On 4/25/2013 1:02 PM, Viktor Dukhovni wrote:
What evidence do you have that the server is "doing" GSSAPI? It
seems likely you're mistaken. Simply listing GSSAPI as a supported
SASL AUTH mechanism is not "doing" GSSAPI, the client would actually
have to use GSSAPI. It is quite possible your client's IP address
was whitelisted on the Exchange servers, or access was unrestricted, ...
My apologies. I am mistaken about how this is happening. Sometimes it's
a challenge to get accurate information from a different division that
takes care of this client system.
The computers running the SMTP client software are members of a child
domain in our AD forest, there's a VPN between those computers and a
different segment of our network housing the child domain AD
infrastructure, but for some reason (probably bandwidth and latency) the
SMTP client is connecting over the public Internet connection at the
client sites rather than the VPN. I think that mostly explains how the
infrastructure is there to use Kerberos for authentication.
Here's what I see it doing with wireshark on the server.
A screen shot of some of what I see:
http://img94.imageshack.us/img94/2579/gssapismtpauth.png
The gist of it is
S: 220 mail.exch01.com ...
C: EHLO NETBIOSName
S: 250-mail.exch01.com Hello [ip.addr.of.client] | 250- ... several
items including AUTH GSSAPI NTLM LOGIN among others ....
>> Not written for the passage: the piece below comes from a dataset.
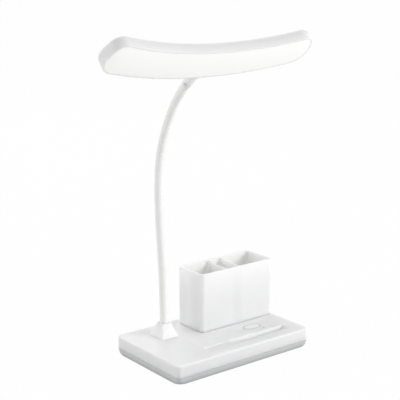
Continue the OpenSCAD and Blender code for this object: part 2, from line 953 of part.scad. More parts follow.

C: AUTH gssapi ...long string...
S: 334 ...long string...
C: ...long string...
S: 235 2.7.0 Authentication successful.
C: MAIL FROM:<send...@address.com>
S: 250 2.1.0 send...@address.com ... Sender OK
C: RCPT TO:<someb...@yahoo.com>
S: 250 2.1.5 someb...@yahoo.com
C: DATA
S: 354 Start mail input; end with <CRLF>.<CRLF>
... blah blah blah ...
The clients may be doing NTLM or PLAIN or nothing at all. You need
to figure out what's actually used. If TLS is not in use a simple
packet capture plus wireshark or similar will show you exactly what
the client and server are doing.
In addition to what I see in Wireshark, the event log shows it's using
GSSAPI when I turn on the MSTransport authentication logging level to debug.
Event Type: Information
Event Source: MSExchangeTransport
Event Category: Authentication
Event ID: 1708
Date: 4/25/2013
Time: 11:17:49 AM
User: N/A
Computer: EXCH01
Description:
SMTP Authentication was performed successfully with client "A510E". The
authentication method was "GSSAPI" and the username was "MYDOMAIN\AAA".
I'm not sure that my understanding of the security of the GSSAPI
method is accurate, or that the infrastructure is there in this case
to support doing this with Postfix?
The Postfix SMTP client if compiled with Cyrus SASL support, and
provided the Cyrus SASL gssapi plugin is installed will do GSSAPI.
There is no GSSAPI-specific code in Postfix, all the logic is in
Cyrus SASL. However, you need to specify a KRB5CCNAME in the
client's environment that is readable by the "postfix" user and
contains valid tickets at all times. To do this, run a cron-job
periodically that uses a keytab file to populate the credential
cache with freshly valid tickets.
If the above is just a bunch of greek to you, you want to look for
alternatives to GSSAPI.
It's not entirely greek, but I'm trying to learn more greek. However, I
don't believe that I need the Postifix client to do any authentication
other than anonymous. It would be relaying messages from authenticated
clients to Internet recipients via MX records. I'm only trying to
configure the stmpd portion of Postfix for secure authentication.
If you replace the Exchange servers with Postfix, you can support
any of the following authorization methods:
- Allow any client to send anywhere (internal open relay).
- Whitelist the particular sending IPs.
- Allow the clients to send via authorized TLS client certs.
- Allow the clients to send via any mutually supported SASL
mechanism, including PLAIN and/or GSSAPI.
For server-side GSSAPI support the server will need a keytab file
containing shared keys with the appropriate realm's KDCs.
The fourth option listed is what I'm trying to accomplish with GSSAPI,
but have been finding challenging to get working. I'll go back over my
configuration a time or two and try and find something specific that
will point to where it's not working.